Nu heb ik mijn tekst bijna bespro­ken. Nog vier woordjes en dan ben ik klaar. Er staat immers niet ‘Vergeldt geen kwaad met kwaad’, maar er staan nog een paar woordjes voor: Ziet toe, dat niemand … kwaad met kwaad ver­geldt …

Kijk om je heen. Zie je dat je broertje doen? Zie je dat je eigen man doen? Zie je dat broeder X doen? Tik hem dan op de schouder en probeer hem zo vriende­lijk als u kunt te zeggen: ‘Heb je dat van de Here Jezus af­gekeken? Dat deed onze Meester toch ook niet. Die bad nog aan het kruis voor zijn vijanden: ‘Vader, ver­geef het hun want ze weten niet wat ze doen’.

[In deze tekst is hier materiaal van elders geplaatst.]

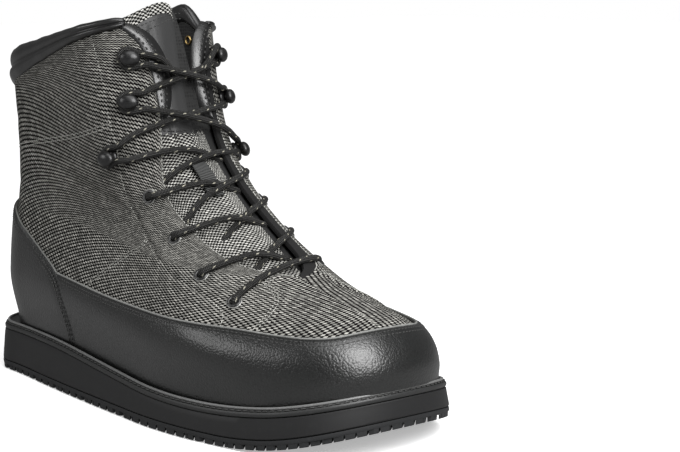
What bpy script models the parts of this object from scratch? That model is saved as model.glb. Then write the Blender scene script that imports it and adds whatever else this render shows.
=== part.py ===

Zie toe! Iets voor de ouderlingen zeker? In­derdaad. Maar niet alleen voor hen, maar voor ons allemaal. Zie er op toe, dat iedereen het goede najaagt. Hier in de gemeente tegen el­kaar, maar zoals Paulus zegt: tegen al­len. Het is dus een onbeperkte opdracht. Christenen jagen het goede na tegenover ie­dereen die op hun weg komt.

Wat is goed voor die man? Dan zal ik dat doen. Of zoals de Here Jezus het eens zei: Alles nu wat u wilt dat u de mensen doen, doet u hun ook aldus; want dit is de Wet en de Profeten, Matth. 7:12.

Of zoals ik het in een andere verta­ling las: Behan­del de mensen zoals je zelf behandeld wilt worden. Dat is de hele wet en het boek van de profeten. Wat een heilzame raad! Wat een gebod!

Wat zou ik in zijn geval graag wil­len? Wat zou ik als ik haar was een ide­ale oplossing vinden? Wat zou ik als ik in haar schoenen stond erg fijn vinden? Waar zouden ze mij in dat geval een groot plezier mee doen? Dat weet u toch wel? Nu, zei de Here Jezus, dan moet je dat je naaste aanbieden. Dat is de hele Bijbel. Daar komt de hele dienst van God op neer. Zalig die het Woord van God horen en ernaar leven, Luc. 11:28.